▸ Request: In the entries that follow, find the word "type" and report each line it is on.

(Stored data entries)

• • • •

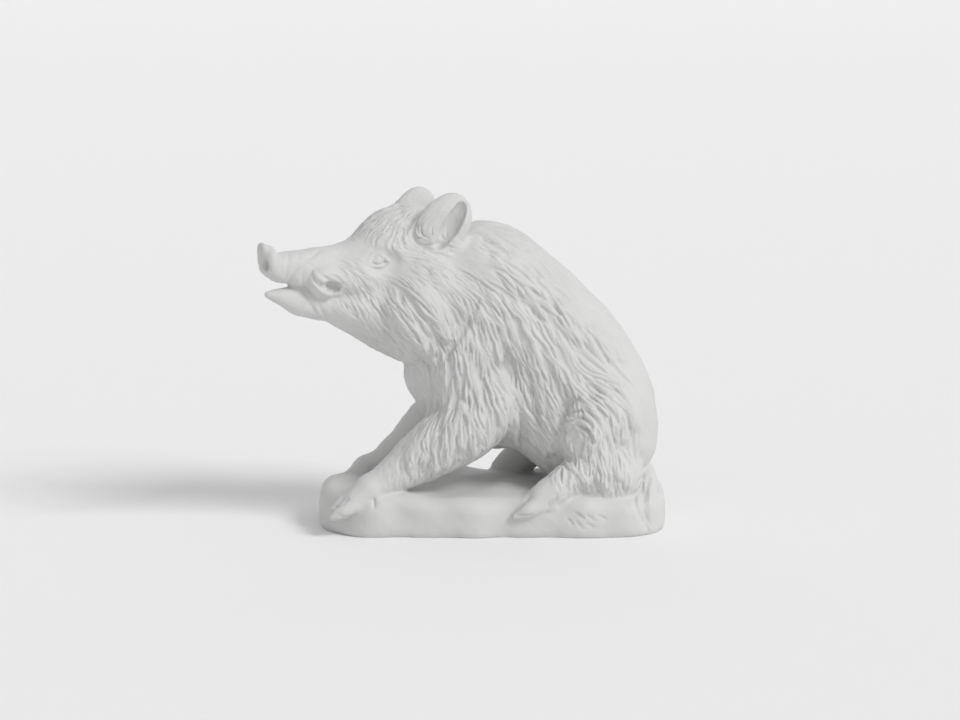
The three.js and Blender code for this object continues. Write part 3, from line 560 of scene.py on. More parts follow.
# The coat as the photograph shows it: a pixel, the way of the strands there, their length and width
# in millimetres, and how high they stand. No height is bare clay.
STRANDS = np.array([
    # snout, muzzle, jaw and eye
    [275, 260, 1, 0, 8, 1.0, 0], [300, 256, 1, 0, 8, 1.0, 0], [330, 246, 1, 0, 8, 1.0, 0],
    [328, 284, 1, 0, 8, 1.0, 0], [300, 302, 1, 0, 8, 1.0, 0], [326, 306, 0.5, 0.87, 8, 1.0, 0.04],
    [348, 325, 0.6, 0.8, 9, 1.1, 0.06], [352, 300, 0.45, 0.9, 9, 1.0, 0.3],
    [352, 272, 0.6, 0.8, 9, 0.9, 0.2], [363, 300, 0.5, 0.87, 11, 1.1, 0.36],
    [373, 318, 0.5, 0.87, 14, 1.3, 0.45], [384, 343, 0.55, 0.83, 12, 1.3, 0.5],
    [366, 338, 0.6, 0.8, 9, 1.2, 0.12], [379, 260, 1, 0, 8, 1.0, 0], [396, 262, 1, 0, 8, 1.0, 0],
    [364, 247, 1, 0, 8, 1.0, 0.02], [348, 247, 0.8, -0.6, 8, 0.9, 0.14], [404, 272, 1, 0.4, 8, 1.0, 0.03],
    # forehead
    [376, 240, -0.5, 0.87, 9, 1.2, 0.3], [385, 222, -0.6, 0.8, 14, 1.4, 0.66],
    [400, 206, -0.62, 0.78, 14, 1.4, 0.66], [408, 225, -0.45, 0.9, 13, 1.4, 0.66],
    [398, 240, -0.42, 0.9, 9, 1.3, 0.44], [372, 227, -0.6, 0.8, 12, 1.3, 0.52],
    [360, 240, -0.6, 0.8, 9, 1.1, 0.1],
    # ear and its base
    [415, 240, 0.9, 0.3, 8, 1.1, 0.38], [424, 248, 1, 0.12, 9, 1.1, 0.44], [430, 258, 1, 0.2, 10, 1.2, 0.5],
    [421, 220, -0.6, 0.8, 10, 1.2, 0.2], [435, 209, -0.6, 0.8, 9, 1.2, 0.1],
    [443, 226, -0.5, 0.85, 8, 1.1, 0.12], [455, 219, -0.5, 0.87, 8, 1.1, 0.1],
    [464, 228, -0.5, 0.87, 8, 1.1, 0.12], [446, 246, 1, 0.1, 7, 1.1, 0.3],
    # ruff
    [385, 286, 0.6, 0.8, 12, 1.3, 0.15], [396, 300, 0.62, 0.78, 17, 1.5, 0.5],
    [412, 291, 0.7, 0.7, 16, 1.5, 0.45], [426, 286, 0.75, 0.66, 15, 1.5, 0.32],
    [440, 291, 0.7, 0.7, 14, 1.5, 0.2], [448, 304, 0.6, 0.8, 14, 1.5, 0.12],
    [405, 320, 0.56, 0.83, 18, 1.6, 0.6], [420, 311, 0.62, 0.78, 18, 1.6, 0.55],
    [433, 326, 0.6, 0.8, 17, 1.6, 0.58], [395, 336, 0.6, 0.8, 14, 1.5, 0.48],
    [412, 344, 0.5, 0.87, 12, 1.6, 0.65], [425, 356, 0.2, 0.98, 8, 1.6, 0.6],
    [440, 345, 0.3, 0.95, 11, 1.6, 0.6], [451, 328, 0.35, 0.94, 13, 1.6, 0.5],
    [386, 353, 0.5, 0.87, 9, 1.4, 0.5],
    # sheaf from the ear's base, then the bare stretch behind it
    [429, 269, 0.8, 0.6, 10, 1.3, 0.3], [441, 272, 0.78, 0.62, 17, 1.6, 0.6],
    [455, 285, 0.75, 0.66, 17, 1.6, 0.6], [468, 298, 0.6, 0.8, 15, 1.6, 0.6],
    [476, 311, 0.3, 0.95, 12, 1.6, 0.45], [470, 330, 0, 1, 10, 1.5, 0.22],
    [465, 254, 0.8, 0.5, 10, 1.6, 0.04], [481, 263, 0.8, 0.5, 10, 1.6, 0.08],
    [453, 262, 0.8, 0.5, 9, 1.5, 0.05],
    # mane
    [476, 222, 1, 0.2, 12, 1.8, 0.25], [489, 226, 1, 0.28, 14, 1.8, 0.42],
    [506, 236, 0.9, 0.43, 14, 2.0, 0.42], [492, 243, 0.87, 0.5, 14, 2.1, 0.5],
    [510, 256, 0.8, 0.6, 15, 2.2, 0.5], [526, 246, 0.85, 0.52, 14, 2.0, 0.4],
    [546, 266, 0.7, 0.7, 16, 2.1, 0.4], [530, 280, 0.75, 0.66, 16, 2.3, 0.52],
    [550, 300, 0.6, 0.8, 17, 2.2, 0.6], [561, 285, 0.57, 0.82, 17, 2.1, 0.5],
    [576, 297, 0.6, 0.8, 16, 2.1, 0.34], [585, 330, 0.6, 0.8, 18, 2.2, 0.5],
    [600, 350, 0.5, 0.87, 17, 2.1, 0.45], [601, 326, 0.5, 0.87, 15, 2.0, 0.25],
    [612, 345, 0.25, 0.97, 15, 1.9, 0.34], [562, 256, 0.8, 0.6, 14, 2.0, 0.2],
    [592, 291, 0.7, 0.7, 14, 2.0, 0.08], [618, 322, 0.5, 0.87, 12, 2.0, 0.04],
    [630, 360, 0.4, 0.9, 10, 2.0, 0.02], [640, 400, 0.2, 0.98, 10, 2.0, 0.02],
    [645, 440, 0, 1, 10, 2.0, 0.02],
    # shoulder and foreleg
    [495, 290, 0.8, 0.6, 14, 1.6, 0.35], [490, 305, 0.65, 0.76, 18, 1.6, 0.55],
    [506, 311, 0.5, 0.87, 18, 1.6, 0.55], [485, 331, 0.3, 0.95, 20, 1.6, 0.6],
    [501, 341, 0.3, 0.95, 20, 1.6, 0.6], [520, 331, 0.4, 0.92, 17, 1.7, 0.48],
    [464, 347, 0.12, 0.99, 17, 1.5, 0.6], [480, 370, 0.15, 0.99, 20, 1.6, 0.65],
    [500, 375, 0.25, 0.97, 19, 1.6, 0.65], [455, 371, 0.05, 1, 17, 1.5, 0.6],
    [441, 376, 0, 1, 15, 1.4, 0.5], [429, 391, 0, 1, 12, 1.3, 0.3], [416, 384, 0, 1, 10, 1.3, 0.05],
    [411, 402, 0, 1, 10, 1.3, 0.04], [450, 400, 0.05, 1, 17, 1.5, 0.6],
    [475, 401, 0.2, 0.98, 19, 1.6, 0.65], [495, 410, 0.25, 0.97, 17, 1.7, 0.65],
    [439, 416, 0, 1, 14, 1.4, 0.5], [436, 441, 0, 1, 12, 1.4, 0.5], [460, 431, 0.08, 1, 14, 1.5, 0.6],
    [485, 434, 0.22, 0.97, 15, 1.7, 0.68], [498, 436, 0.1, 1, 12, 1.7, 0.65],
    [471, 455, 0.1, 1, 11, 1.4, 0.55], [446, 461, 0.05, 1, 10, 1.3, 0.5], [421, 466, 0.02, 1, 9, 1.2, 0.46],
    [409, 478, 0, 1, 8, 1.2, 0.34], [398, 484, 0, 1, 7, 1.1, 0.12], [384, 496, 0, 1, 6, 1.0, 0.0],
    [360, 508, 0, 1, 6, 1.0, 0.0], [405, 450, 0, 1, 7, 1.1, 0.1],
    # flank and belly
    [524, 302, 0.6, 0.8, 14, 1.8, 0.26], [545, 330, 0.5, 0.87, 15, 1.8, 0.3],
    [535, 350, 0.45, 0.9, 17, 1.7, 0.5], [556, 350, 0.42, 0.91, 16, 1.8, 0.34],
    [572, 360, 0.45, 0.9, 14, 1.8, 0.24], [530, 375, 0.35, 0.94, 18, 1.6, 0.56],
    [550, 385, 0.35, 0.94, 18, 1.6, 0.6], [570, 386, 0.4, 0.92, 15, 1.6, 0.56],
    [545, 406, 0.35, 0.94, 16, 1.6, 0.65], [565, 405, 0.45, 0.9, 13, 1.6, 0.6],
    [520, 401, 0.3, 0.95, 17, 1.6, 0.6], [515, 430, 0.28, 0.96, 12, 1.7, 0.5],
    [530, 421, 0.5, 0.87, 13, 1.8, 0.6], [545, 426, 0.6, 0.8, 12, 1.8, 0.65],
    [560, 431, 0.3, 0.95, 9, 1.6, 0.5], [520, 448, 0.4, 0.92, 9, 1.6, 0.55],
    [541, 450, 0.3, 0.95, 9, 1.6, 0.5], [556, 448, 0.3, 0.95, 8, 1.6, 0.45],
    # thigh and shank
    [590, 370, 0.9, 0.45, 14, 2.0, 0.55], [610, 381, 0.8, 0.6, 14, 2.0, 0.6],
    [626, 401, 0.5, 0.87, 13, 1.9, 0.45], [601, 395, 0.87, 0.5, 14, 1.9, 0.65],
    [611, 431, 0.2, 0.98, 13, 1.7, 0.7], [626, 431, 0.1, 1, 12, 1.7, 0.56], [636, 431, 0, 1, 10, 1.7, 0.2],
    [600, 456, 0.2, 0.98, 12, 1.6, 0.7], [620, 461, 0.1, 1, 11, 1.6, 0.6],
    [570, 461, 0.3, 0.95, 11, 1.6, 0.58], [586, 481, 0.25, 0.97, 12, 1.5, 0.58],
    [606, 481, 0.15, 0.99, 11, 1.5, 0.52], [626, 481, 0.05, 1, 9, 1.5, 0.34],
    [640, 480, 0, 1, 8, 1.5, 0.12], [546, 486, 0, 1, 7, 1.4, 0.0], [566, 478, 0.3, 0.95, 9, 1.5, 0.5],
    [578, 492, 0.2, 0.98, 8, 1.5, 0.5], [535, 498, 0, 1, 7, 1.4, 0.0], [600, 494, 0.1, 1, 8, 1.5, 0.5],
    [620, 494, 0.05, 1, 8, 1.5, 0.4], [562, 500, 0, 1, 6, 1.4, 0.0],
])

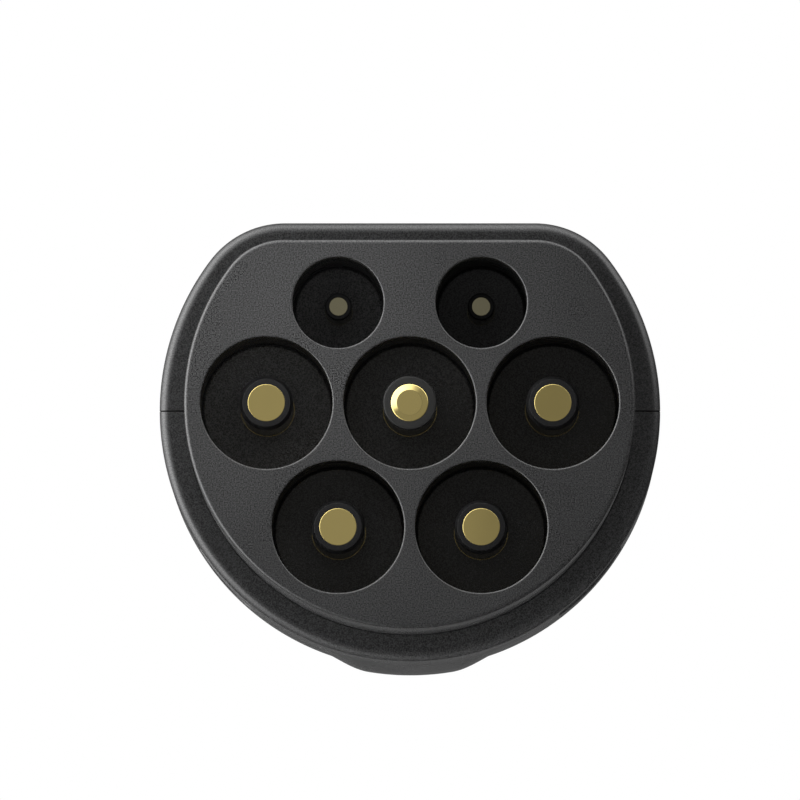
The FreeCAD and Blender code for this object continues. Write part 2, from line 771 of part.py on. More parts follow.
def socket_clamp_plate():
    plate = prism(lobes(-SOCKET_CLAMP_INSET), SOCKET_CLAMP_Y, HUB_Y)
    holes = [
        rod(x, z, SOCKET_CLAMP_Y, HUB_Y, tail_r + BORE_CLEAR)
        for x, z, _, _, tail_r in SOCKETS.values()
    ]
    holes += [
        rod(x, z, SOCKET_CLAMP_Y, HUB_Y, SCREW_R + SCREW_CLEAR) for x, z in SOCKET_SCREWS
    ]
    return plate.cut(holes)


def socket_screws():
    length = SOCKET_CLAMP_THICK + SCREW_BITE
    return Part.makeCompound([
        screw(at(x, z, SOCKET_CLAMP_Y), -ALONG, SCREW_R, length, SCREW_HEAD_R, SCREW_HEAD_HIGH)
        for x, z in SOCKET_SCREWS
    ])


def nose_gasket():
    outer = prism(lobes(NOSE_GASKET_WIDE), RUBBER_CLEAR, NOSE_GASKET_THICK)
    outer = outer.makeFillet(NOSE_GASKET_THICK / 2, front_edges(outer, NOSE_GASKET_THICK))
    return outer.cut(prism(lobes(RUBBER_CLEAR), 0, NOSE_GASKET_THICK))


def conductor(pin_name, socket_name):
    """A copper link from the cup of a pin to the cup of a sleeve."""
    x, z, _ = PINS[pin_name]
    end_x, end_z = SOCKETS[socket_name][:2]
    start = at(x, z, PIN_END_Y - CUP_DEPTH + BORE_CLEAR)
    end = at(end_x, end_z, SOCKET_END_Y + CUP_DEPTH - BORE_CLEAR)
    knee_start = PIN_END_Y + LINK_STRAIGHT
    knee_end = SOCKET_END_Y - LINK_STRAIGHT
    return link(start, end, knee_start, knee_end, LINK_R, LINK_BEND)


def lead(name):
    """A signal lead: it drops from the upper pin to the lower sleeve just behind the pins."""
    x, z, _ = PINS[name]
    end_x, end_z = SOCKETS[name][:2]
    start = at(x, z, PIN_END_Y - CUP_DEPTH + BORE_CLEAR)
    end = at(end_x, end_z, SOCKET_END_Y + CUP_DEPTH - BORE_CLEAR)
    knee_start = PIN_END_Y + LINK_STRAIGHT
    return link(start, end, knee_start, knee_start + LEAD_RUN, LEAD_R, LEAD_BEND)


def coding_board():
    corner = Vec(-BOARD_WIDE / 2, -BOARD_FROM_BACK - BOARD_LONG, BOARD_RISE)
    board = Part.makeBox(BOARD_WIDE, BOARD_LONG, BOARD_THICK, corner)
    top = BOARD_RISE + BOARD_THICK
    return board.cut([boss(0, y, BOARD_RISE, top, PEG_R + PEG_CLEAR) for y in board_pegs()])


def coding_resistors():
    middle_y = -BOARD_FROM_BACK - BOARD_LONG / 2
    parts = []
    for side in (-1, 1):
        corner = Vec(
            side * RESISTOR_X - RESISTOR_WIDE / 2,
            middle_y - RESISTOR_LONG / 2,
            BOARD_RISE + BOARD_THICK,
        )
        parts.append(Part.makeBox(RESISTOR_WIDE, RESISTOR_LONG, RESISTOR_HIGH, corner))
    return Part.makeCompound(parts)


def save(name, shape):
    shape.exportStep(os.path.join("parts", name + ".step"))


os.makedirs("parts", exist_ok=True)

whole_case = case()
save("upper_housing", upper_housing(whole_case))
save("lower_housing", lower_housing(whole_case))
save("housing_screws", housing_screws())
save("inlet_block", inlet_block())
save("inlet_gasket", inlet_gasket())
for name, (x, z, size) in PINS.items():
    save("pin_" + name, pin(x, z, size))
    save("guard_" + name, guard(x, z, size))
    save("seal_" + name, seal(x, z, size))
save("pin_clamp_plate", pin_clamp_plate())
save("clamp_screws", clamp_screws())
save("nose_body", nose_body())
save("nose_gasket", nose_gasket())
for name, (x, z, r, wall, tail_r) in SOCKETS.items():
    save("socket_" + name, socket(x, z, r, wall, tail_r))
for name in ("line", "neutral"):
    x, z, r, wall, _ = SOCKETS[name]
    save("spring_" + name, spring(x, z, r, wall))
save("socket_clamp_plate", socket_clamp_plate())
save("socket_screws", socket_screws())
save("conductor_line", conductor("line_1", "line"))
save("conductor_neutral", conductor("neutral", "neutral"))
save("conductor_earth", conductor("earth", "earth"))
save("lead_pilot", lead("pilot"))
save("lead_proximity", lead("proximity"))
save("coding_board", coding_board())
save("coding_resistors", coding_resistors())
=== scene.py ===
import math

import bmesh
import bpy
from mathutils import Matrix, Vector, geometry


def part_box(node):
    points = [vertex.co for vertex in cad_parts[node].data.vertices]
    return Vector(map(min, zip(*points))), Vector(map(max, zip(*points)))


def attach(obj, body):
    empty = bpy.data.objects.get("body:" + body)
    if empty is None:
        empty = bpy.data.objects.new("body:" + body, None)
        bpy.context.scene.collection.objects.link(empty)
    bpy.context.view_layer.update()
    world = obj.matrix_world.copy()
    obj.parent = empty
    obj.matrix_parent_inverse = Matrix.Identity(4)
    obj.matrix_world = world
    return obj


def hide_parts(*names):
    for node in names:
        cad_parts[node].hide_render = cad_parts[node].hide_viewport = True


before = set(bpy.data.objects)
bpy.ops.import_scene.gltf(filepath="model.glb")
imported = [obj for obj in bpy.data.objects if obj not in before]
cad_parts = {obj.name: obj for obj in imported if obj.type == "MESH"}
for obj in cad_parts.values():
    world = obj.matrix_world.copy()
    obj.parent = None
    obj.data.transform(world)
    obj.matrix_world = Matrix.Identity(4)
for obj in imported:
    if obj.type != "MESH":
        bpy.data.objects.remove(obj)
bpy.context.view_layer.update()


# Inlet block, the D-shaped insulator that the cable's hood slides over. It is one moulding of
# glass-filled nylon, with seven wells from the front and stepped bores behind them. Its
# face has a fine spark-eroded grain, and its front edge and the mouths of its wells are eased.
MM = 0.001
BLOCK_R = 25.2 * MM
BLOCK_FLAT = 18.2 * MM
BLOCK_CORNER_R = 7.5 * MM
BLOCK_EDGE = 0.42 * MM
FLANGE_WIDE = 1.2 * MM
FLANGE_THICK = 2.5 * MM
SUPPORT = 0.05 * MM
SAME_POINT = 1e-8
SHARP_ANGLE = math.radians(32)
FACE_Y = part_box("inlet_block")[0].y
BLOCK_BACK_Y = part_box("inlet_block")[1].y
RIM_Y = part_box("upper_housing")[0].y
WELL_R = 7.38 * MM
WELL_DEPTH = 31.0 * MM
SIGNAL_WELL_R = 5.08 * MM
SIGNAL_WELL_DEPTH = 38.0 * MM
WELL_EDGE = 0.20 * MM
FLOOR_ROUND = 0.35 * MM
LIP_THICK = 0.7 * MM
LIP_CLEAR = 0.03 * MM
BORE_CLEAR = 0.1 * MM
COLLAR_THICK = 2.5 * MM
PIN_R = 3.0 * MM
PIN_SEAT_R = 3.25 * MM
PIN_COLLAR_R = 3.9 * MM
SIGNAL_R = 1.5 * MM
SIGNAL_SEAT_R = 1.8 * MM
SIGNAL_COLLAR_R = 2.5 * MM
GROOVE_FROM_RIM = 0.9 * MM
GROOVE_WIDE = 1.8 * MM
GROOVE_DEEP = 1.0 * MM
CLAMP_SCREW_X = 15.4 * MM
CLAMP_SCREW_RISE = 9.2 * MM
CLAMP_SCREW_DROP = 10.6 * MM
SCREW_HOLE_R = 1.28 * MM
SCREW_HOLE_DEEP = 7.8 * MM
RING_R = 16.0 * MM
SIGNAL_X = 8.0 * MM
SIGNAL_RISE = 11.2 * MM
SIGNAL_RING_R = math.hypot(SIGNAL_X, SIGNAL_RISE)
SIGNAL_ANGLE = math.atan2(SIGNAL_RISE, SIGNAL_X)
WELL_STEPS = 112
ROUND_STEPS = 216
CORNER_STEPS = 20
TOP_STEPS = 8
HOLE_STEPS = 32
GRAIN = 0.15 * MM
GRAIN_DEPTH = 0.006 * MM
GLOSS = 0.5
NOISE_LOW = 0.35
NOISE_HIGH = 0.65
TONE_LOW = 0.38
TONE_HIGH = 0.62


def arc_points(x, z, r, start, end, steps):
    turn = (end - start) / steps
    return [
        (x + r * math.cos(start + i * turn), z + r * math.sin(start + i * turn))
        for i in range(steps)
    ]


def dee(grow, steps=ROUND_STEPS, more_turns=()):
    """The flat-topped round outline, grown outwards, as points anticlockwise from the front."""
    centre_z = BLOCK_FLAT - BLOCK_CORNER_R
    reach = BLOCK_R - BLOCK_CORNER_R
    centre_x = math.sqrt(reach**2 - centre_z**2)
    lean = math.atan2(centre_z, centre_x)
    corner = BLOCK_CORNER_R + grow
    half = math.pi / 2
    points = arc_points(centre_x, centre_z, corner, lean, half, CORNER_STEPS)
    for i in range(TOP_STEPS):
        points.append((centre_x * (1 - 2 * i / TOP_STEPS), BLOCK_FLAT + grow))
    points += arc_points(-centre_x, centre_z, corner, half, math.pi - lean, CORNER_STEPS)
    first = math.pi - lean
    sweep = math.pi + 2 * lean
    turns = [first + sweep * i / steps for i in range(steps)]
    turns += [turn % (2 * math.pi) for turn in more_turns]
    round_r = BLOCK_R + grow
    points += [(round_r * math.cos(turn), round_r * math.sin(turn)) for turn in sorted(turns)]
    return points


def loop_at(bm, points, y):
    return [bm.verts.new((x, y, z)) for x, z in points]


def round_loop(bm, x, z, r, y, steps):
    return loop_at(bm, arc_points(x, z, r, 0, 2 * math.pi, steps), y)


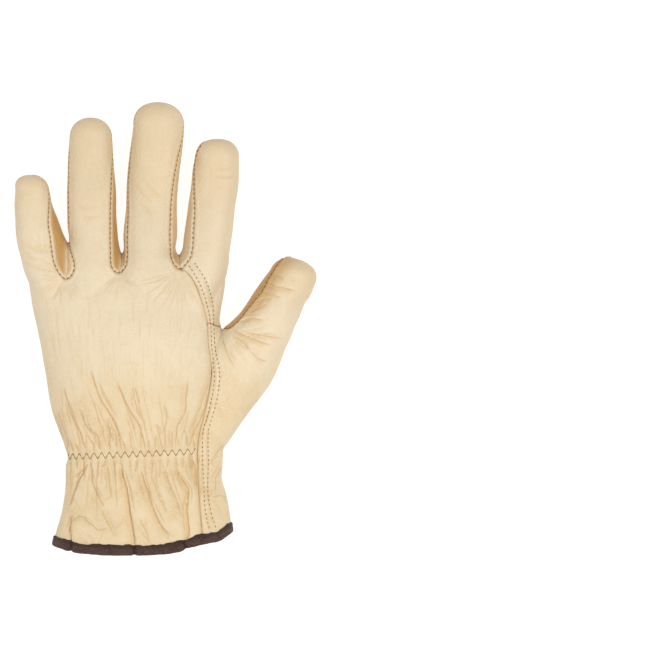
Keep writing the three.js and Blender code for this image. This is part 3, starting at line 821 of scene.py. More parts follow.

• • • •

▸ Finished answer:
cad_parts = {obj.name: obj for obj in imported if obj.type == "MESH"}
    if obj.type != "MESH":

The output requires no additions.